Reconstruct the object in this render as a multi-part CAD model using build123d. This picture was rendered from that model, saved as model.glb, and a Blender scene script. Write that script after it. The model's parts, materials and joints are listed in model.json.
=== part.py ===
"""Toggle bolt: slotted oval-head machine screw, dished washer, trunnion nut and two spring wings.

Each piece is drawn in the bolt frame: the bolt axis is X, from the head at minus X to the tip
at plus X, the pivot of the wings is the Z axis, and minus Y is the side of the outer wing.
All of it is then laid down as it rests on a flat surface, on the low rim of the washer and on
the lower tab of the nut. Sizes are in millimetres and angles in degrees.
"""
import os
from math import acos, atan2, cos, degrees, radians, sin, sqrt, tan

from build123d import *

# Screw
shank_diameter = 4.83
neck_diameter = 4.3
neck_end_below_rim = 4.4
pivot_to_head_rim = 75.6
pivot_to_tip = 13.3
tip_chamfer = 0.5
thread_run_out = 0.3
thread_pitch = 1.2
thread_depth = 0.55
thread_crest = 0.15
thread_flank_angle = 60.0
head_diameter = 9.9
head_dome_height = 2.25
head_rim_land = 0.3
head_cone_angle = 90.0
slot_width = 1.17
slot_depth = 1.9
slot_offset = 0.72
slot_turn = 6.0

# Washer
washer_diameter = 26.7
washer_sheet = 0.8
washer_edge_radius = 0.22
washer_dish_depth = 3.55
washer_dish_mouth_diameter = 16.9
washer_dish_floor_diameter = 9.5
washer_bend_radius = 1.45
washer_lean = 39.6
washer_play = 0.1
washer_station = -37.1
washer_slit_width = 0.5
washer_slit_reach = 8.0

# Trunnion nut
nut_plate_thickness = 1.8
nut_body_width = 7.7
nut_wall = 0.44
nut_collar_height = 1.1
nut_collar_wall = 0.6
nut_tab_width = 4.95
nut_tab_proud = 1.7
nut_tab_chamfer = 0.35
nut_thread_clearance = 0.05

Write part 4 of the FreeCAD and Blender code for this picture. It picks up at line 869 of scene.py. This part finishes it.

#### Work instructions
The entries above should be repeated exactly, every one of them.

#### Written answer
Reconstruct the object in this render as a multi-part CAD model using build123d. This picture was rendered from that model, saved as model.glb, and a Blender scene script. Write that script after it. The model's parts, materials and joints are listed in model.json.
=== part.py ===
"""Toggle bolt: slotted oval-head machine screw, dished washer, trunnion nut and two spring wings.

Each piece is drawn in the bolt frame: the bolt axis is X, from the head at minus X to the tip
at plus X, the pivot of the wings is the Z axis, and minus Y is the side of the outer wing.
All of it is then laid down as it rests on a flat surface, on the low rim of the washer and on
the lower tab of the nut. Sizes are in millimetres and angles in degrees.
"""
import os
from math import acos, atan2, cos, degrees, radians, sin, sqrt, tan

from build123d import *

# Screw
shank_diameter = 4.83
neck_diameter = 4.3
neck_end_below_rim = 4.4
pivot_to_head_rim = 75.6
pivot_to_tip = 13.3
tip_chamfer = 0.5
thread_run_out = 0.3
thread_pitch = 1.2
thread_depth = 0.55
thread_crest = 0.15
thread_flank_angle = 60.0
head_diameter = 9.9
head_dome_height = 2.25
head_rim_land = 0.3
head_cone_angle = 90.0
slot_width = 1.17
slot_depth = 1.9
slot_offset = 0.72
slot_turn = 6.0

# Washer
washer_diameter = 26.7
washer_sheet = 0.8
washer_edge_radius = 0.22
washer_dish_depth = 3.55
washer_dish_mouth_diameter = 16.9
washer_dish_floor_diameter = 9.5
washer_bend_radius = 1.45
washer_lean = 39.6
washer_play = 0.1
washer_station = -37.1
washer_slit_width = 0.5
washer_slit_reach = 8.0

# Trunnion nut
nut_plate_thickness = 1.8
nut_body_width = 7.7
nut_wall = 0.44
nut_collar_height = 1.1
nut_collar_wall = 0.6
nut_tab_width = 4.95
nut_tab_proud = 1.7
nut_tab_chamfer = 0.35
nut_thread_clearance = 0.05

Write part 4 of the FreeCAD and Blender code for this picture. It picks up at line 869 of scene.py. This part finishes it.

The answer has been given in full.